Adaptation au changement climatique
Mais selon eux, ces moyens, exprimés en euros courants, restent très en-deçà des besoins d’entretien (régénération et modernisation) estimés à 3 milliards d’euros sur dix ans pour stabiliser l’état du réseau et à 3,8 milliards d’euros pour le remettre réellement à niveau. "Cet écart se creuse d’autant plus que le changement climatique induit à la fois une intensification de l’activité de gestion hydraulique pour faire face à l’accélération des phénomènes de crues et de sécheresse, mais, également, des besoins nouveaux et coûteux d’adaptation", poursuit la Cour qui invite VNF à réaliser des études de vulnérabilité et à se doter de plans d’adaptation. Le changement climatique entraîne aussi une hausse des coûts de fonctionnement, notamment pour lutter contre les espèces exotiques envahissantes, prévient-elle. Par ailleurs, la prise en charge de l’exploitation de l’infrastructure du canal Seine-Nord Europe à l’achèvement des travaux créera une contrainte financière supplémentaire, souligne-t-elle.

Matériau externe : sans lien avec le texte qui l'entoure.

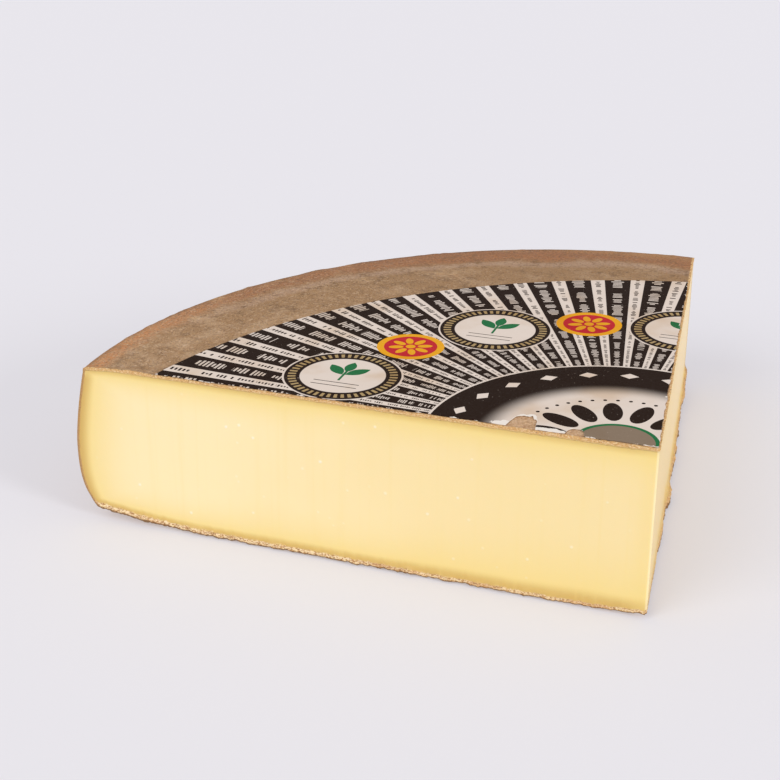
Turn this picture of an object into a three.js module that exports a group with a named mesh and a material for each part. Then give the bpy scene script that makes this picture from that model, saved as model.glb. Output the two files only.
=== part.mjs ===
// A quarter of a large, flat wheel of hard aged cheese, cut side forward, with the paper
// label that covers the middle of the wheel's upper face.
//
// Millimetres, +Z up. The front cut faces -Y and the other cut faces nearly +X, so that the
// tip stands at the front right. The wheel's round side, its heel, is at the back left.
// Shapes are worked out with the foot of the tip at (0, 0, 0), then everything moves so that
// the origin is under the middle of the piece, on the surface that it rests on.

import * as THREE from 'three';
import { mergeVertices } from 'three/addons/utils/BufferGeometryUtils.js';
import { ImprovedNoise } from 'three/addons/math/ImprovedNoise.js';

// The wheel and its two cuts
const THICKNESS = 112.8;
const RIM_RADIUS = 324.6;
const TIP_ANGLE = THREE.MathUtils.degToRad(83.15);
const TIP_ROUNDING = 1.5;
const WHEEL_CENTRE = new THREE.Vector2(-45.3, 21.1);

// The upper face falls a little towards the heel, and more steeply at its shoulder
const FACE_SLOPE = 0.014;
const SHOULDER_WIDTH = 30;
const SHOULDER_DROP = 2;

// The heel swells between its two edges, most of all just below the middle
const HEEL_SWELL = 8.6;
const HEEL_SWELL_LEVEL = 0.55;
const HEEL_FOOT_INSET = 2.8;
const SWELL_POWER_ABOVE = 1.5;
const SWELL_POWER_BELOW = 3;

// The lower face lifts towards the heel and under the tip. It rests on a flat with four
// corners, and leaves the floor by a hair outside them
const FOOT_LIFT = 7.3;
const FOOT_LIFT_WIDTH = 95;
const TIP_LIFT = 3.9;
const TIP_LIFT_WIDTH = 45;
const REST_INSET = 56;
const REST_SLOPE = 0.005;

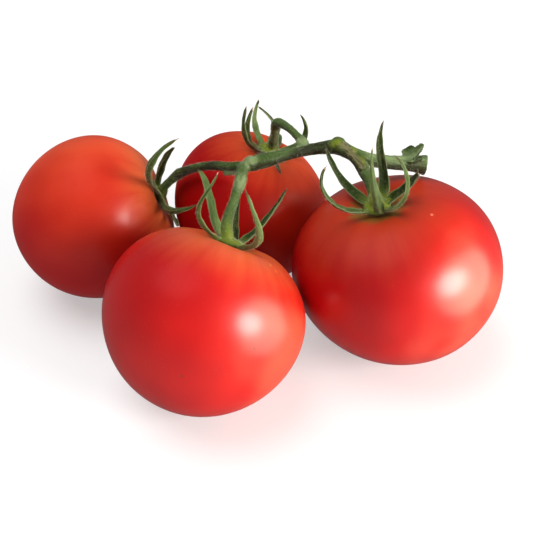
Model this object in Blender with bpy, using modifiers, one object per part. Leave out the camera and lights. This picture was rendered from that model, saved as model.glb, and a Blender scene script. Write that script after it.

Besoin de ressources dynamiques
Dans ce nouveau contexte, l’établissement public, dont le modèle économique dépend essentiellement de subventions à la différence de la CNR et d’EDF qui mobilisent les recettes hydroélectriques, doit pouvoir bénéficier de ressources plus dynamiques afin de faire face à son équation budgétaire, estiment les magistrats. Selon eux, la redevance hydraulique, bien que déjà relevée, pourrait contribuer encore davantage au besoin de financement de VNF, dont elle constitue la première ressource propre, directement rattachable à son activité de gestion de l’eau. Ils invitent également l’établissement à "se doter d’une véritable programmation pluriannuelle des investissements afin de structurer une stratégie de long terme de résorption de son déficit d’entretien". Ils appellent en outre à "systématiser" les "plans de maintenance préventive" qui "ne sont encore que partiellement mis en œuvre". Ils invitent également à réaliser et actualiser régulièrement un plan de prévention des risques liés à la défaillance d’ouvrages.